I have some thoughts for you regarding your race performance this year, training, etc.  As always when I give unsolicited and probably unneeded advice, please take it from the perspective that I'm just trying to add to your internal dialogue and give another point of view.  I'm no expert, and I know that you have many friends with much more skill and experience than I do.  However, maybe I can add something minor to the mix. 

My thoughts fall into two categories - training/recovery and weight training/flexibility. 

As it relates to the first item, you had noted that your race performance this year have been pretty weak compared to your expectations.  I think of training for performance as an equation that needs to be balanced.  In a perfect world, you would run 20 miles a day at 6 minute pace every single day, sleep for an hour or two a night and win the Olympics.  Obviously you can't do that.  The reason is when you stress your body, you need to give it time to recover so your body can adapt and you can get faster, stronger, etc.  So if you run 20 miles at 6 minute pace one day, you might need to sleep for 10 hours and take 3 days off running.  You know this already.

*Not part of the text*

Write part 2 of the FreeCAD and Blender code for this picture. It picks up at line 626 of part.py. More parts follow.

If you think of it as a math equation, you can think of the training stress as a negative number, and the recovery as a positive number.  So if you earned a -5 due to training, you have to earn a +5 from recovery (sleep, diet, rest, stretching, ice baths, etc).  I think you have this concept pretty dialed in as it relates to running periodization.  What I think you might be missing is the other life stresses that are earning you negative scores that you aren't offsetting with positive scores. 

Compare your week (especially Saturday) before the race to Lucho's.  Assume you both had a similar base fitness level.  Who is going to win on Sunday?  The guy who stayed home that week and basically rested the day before the race?  Or the guy who spent hours on an airplane (terrible for the hips) all week and then walked 10 miles the day before the race? 

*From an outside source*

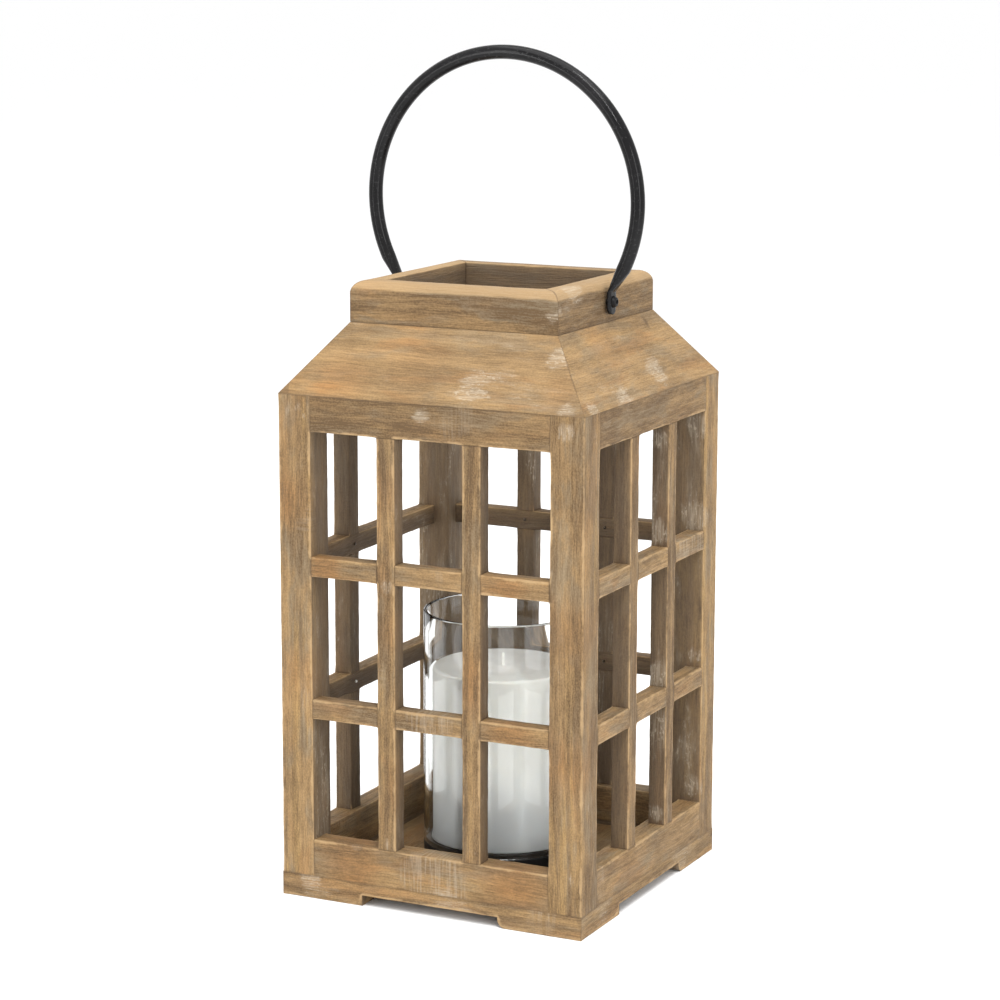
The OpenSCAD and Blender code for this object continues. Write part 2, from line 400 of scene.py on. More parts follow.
def hand_over(piece, body, slot, finish, *nodes):
    """Gives a finished piece its material, and says what it rides on and stands for."""
    piece.data.materials.clear()
    piece.data.materials.append(bpy.data.materials[finish])
    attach(piece, body)
    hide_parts(*nodes)


# ---- Timber ----------------------------------------------------------------------------


def family_of(node):
    """The family that a node belongs to, or None."""
    return next((f for f in FAMILIES if node.startswith(f)), None)


TIMBER = {n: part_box(n) for n in frame["nodes"] if family_of(n)}


def in_contact(points, family):
    """For each point of the front piece, whether another wooden piece touches it."""
    points = np.asarray(points, float).reshape(-1, 3)
    touched = np.zeros(len(points), bool)
    for node, (low, high) in TIMBER.items():
        if family_of(node) != family:
            above = (points > np.array(low) - TOUCH).all(1)
            touched |= above & (points < np.array(high) + TOUCH).all(1)
    if family in MITRED:
        touched |= abs(abs(points[:, 0]) - abs(points[:, 1])) < 2 * TOUCH
    return touched


def places_of(piece):
    """The points of a mesh as an array."""
    places = np.zeros(len(piece.data.vertices) * 3)
    piece.data.vertices.foreach_get("co", places)
    return places.reshape(-1, 3)


def store(piece, name, kind, values):
    """Stores one value for each point of a piece."""
    layer = piece.data.attributes.new(name, kind, "POINT")
    key = "vector" if kind == "FLOAT_VECTOR" else "value"
    layer.data.foreach_set(key, np.asarray(values, np.float32).ravel())


def nearest(points, starts, ends):
    """The distance from each point to the nearest of some straight edges, in millimetres."""
    best = np.full(len(points), 50.0)
    for a, b in zip(starts, ends):
        along = b - a
        share = np.clip((points - a) @ along / (along @ along), 0, 1)
        gap = np.linalg.norm(points - (a + share[:, None] * along), axis=1) / MM
        best = np.minimum(best, gap)
    return best


def sharp_edges(piece, family, limit=20):
    """The sharp edges of a piece, as two lists of ends: the open ones and those in a joint."""
    mesh = bmesh.new()
    mesh.from_mesh(piece.data)
    sharp = [
        e for e in mesh.edges
        if len(e.link_faces) == 2 and e.calc_face_angle(0) > math.radians(limit)
    ]
    ends = np.array([[v.co[:] for v in e.verts] for e in sharp])
    joined = in_contact(ends.mean(1), family)
    indices = [e.index for e in sharp]
    mesh.free()
    return indices, ends, joined


def weather(piece, family, wide=1.0, seam=None, spacing=5 * MM):
    """Rounds a wooden piece's edges unevenly, wears its faces and tells where its edges were."""
    timber = bpy.context.scene.lantern_timber
    seam = timber.seam if seam is None else seam
    indices, ends, joined = sharp_edges(piece, family)
    weights = np.zeros(len(piece.data.edges), np.float32)
    for index, pair, shut in zip(indices, ends, joined):
        place = Vector(pair.mean(0)) / ROUND_PATCH
        uneven = 0.72 + 0.45 * noise.noise(place)
        weights[index] = seam if shut else max(ROUND_LEAST, min(1.0, uneven))
    layer = piece.data.attributes.new("bevel_weight_edge", "FLOAT", "EDGE")
    layer.data.foreach_set("value", weights)
    modifier(
        piece, "BEVEL", width=timber.arris * wide, segments=3, limit_method="WEIGHT",
        use_clamp_overlap=True,
    )
    low, high = places_of(piece).min(0), places_of(piece).max(0)
    with editing(piece):
        for axis, least, most in zip((ALONG_X, ALONG_Y, ALONG_Z), low, high):
            count = int((most - least) / spacing)
            if count > 1 and most - least < 60 * MM:
                step = (most - least) / count
                saw_lines(axis, [least + step * i for i in range(1, count)])
    wear_down(piece, family, ends, joined)
    return ends, joined


def wear_down(piece, family, ends, joined):
    """Hollows the open faces a little and nicks the open edges, but leaves the joints alone."""
    timber = bpy.context.scene.lantern_timber
    points = places_of(piece)
    low, high = points.min(0), points.max(0)
    shut = in_contact(points, family)
    open_ends = ends[~joined]
    arris = nearest(points, open_ends[:, 0], open_ends[:, 1])
    seams = nearest(points, ends[joined][:, 0], ends[joined][:, 1])
    face = np.clip(seams / 3, 0, 1) * ~shut
    edge = np.clip(1 - arris * MM / NICK_REACH, 0, 1) * face
    for name, weights, size, depth in (
        ("open_faces", face, FACE_LUMP, timber.hollow),
        ("open_edges", edge, NICK_LUMP, NICK_DEPTH * timber.hollow),
    ):
        group = piece.vertex_groups.new(name=name)
        for index in np.flatnonzero(weights > 0.01):
            group.add([int(index)], float(weights[index]), "REPLACE")
        clouds = bpy.data.textures.get(name) or bpy.data.textures.new(name, "CLOUDS")
        clouds.noise_scale = size
        clouds.noise_depth = 2
        modifier(
            piece, "DISPLACE", texture=clouds, texture_coords="LOCAL", strength=depth,
            mid_level=1.0, vertex_group=name,
        )
    piece.vertex_groups.clear()
    inside = np.clip(places_of(piece), low, high)
    piece.data.vertices.foreach_set("co", inside.ravel())
    piece.data.update()


def mark_timber(piece, ends, joined, along, across, outward, seed, tone):
    """Stores what the wood finish reads: place in the board, distance to edges, tone, and the recess
    mask for painted shade.
    """
    points = places_of(piece)
    dice = random.Random(seed)
    depth = Vector(along).cross(Vector(across))
    board = np.stack([points @ np.array(v) for v in (along, across, depth)], 1)
    board += [dice.uniform(0, 5) for _ in range(3)]
    store(piece, "board", "FLOAT_VECTOR", board)
    open_ends, shut_ends = ends[~joined], ends[joined]
    store(piece, "arris", "FLOAT", nearest(points, open_ends[:, 0], open_ends[:, 1]))
    store(piece, "seam", "FLOAT", nearest(points, shut_ends[:, 0], shut_ends[:, 1]))
    tone += dice.uniform(-TONE_SPREAD, TONE_SPREAD)
    store(piece, "tone", "FLOAT", np.full(len(points), tone))
    # The recess mask: faces turned away from the open ways, which the finish darkens as painted shade
    facing = np.zeros(len(points) * 3)
    piece.data.vertices.foreach_get("normal", facing)
    facing = facing.reshape(-1, 3)
    open_way = np.max([facing @ np.array(way) for way in outward], 0)
    store(piece, "recess", "FLOAT", np.clip(1 - 1.6 * np.clip(open_way, 0, 1), 0, 1))


def mark_use(piece, node):
    """Stores where a piece, already in its place, is rubbed, warmed, sawn or bruised."""
    points = places_of(piece) / MM
    for kind in MARKS:
        share = np.zeros(len(points))
        for mark, place, reach, strength in USE.get(node, ()):
            if mark == kind:
                gap = np.linalg.norm(points - place, axis=1) / reach
                share = np.maximum(share, strength * np.clip(1.5 - 1.5 * gap, 0, 1))
        store(piece, kind, "FLOAT", share)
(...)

My hypothesis is you might not be running overtrained, but you may be "life overtrained" I know what it is like trying to fit a workout in before you have to take the kids to sports practice, or get to a work meeting, etc.  I strongly believe that same  hour training is not as productive as a totally open hour on a Saturday morning.  The life stress around it affects your performance.   I typically train at 5:00 am because that is the only time I usually have in the day.  My performance during those 5:00 am workouts is always worse than if I was doing it at 9:00 am.  That is just how the body works. 

But you have to live your life and I know those things are important to you (as they are to me).  So what do I recommend?  First, I would recommend that you need to come to peace with the fact that your racing performance will absolutely suffer because of the life choices you made.  Just accept it and don't stress that you are slower than you would be under different conditions.  Deal with it and move on and look to maximize what you can.  But you have to mentally accept that your "life maximized" race performance will be worse than your "no life/job other than racing" performance.  Don't torture yourself with race times from the second category when you are living in the first category. 

Second, find a way to balance the equation better.  Assuming no life changes can be made, then from a training perspective, rest more.  Limit your mileage for a month and see what happens.  Reduce the junk miles.  Follow the rule of making your slow runs slower and your fast runs faster.  If your schedule (especially your work travel schedule) is creating negatives in the training column, you have to reduce the negatives created by actual training to balance the equation. 

If you know that you are going to do a 10 mile hike with your son the day before a race, either don't race, or accept that you are racing for the fun and the community aspect of it, but don't sweat your time.  You can't have it both ways, so you have to mentally accept and embrace whatever your decisions are. 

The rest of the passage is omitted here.